Records with modeling code:
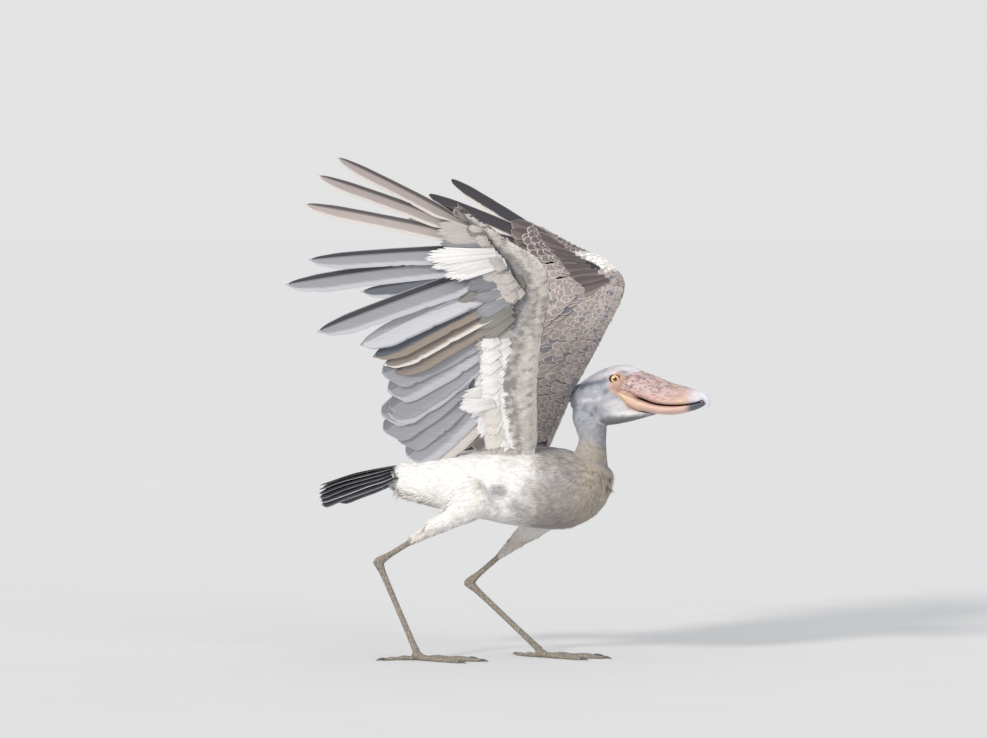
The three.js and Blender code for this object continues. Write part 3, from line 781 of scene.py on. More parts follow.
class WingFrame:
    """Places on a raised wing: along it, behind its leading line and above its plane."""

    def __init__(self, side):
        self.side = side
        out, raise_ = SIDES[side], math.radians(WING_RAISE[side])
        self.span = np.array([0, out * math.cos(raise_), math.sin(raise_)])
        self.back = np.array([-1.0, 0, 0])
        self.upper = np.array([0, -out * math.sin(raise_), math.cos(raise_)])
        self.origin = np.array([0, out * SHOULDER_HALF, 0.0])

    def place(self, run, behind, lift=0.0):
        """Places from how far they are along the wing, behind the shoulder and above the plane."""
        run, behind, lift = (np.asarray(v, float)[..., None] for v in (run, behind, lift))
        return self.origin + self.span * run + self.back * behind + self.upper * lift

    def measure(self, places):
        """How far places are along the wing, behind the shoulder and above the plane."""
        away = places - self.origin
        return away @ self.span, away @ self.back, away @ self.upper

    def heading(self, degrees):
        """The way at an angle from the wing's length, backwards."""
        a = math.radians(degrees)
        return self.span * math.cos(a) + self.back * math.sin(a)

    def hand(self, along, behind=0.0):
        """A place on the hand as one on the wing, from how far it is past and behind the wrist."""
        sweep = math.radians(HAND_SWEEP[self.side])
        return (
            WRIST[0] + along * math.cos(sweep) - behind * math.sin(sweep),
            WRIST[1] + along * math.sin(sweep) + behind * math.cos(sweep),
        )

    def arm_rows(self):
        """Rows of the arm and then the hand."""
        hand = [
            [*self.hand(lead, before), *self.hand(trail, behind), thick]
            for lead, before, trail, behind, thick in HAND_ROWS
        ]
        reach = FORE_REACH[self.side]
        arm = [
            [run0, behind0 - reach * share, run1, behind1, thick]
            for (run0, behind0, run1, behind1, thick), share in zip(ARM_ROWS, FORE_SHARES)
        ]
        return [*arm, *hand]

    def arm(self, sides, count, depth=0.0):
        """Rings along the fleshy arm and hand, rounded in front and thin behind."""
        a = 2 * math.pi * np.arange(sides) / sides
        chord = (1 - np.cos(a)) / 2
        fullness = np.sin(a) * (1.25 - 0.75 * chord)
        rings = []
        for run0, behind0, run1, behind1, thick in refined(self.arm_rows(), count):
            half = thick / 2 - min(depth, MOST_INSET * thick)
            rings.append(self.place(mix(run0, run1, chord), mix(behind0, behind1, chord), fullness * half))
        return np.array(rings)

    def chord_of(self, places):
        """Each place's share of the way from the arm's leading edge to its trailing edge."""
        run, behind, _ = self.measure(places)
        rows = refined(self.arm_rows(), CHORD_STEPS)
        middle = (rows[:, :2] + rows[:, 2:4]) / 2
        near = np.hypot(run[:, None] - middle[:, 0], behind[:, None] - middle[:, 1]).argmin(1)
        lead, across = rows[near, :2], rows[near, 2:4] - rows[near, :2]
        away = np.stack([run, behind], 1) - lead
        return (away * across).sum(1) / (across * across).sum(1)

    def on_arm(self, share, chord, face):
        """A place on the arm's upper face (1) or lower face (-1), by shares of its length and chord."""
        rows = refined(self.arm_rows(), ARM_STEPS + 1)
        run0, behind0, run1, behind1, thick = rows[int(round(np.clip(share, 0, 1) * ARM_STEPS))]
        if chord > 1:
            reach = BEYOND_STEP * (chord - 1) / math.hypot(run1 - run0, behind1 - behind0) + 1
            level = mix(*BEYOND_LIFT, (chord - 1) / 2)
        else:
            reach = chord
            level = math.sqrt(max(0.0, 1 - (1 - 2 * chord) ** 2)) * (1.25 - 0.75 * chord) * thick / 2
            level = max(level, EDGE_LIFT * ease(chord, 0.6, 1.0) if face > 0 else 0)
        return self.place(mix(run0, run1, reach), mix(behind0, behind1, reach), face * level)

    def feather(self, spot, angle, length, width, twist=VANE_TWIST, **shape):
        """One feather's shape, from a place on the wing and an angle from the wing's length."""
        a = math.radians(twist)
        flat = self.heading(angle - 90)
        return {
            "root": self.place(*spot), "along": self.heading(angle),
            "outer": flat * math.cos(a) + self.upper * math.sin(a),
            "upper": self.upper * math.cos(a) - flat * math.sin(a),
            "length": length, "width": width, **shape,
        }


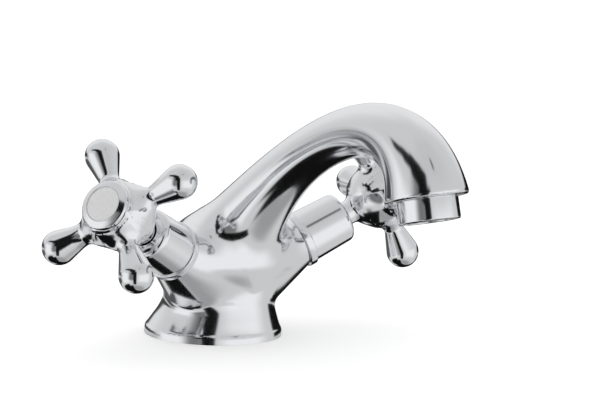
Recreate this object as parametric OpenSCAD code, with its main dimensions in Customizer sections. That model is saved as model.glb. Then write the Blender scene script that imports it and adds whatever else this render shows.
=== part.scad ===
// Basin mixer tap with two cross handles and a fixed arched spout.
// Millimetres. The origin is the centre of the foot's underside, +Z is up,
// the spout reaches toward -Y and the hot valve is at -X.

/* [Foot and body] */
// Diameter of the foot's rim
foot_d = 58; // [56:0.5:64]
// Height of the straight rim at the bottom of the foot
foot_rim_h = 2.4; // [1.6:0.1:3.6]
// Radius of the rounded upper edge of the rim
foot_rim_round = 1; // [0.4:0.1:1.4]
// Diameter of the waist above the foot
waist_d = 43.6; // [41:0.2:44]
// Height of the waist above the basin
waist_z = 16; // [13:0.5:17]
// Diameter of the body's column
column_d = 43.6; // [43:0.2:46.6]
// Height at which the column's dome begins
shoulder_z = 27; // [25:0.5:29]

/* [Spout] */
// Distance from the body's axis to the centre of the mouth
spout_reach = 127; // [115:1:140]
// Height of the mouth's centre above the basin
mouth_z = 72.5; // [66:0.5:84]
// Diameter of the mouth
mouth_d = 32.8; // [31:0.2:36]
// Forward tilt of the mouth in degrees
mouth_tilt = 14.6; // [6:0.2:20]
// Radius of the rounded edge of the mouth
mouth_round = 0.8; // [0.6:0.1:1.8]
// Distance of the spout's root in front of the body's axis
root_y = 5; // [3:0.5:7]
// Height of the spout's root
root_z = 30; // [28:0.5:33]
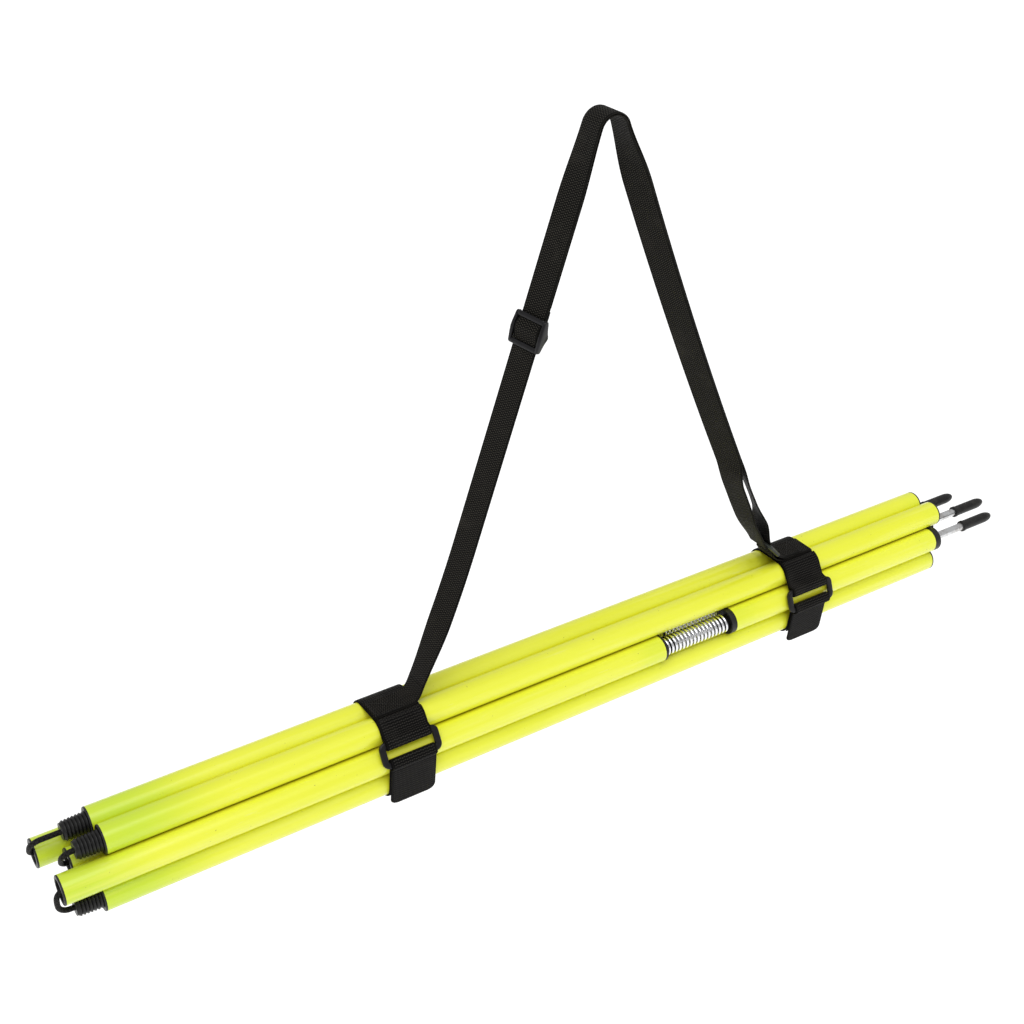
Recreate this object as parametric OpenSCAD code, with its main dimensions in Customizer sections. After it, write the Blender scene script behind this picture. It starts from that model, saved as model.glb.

# What the task asks:
Give the lines again, exactly as they stand, from the beginning of the data through the line with "on a raised".

# Exercise response:
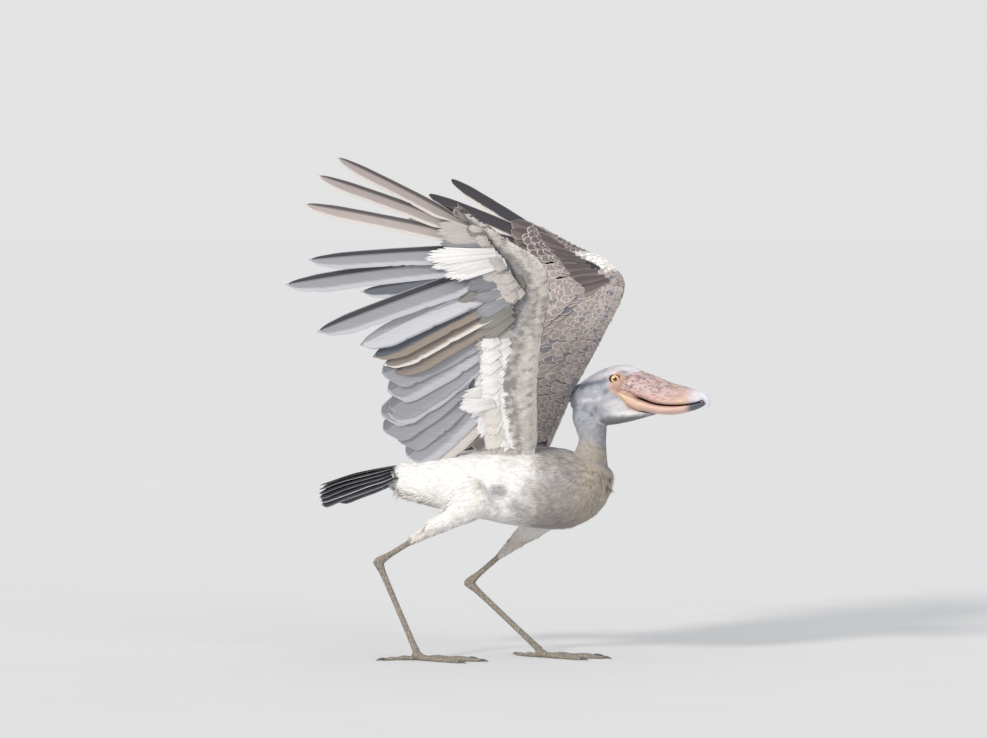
The three.js and Blender code for this object continues. Write part 3, from line 781 of scene.py on. More parts follow.
class WingFrame:
    """Places on a raised wing: along it, behind its leading line and above its plane."""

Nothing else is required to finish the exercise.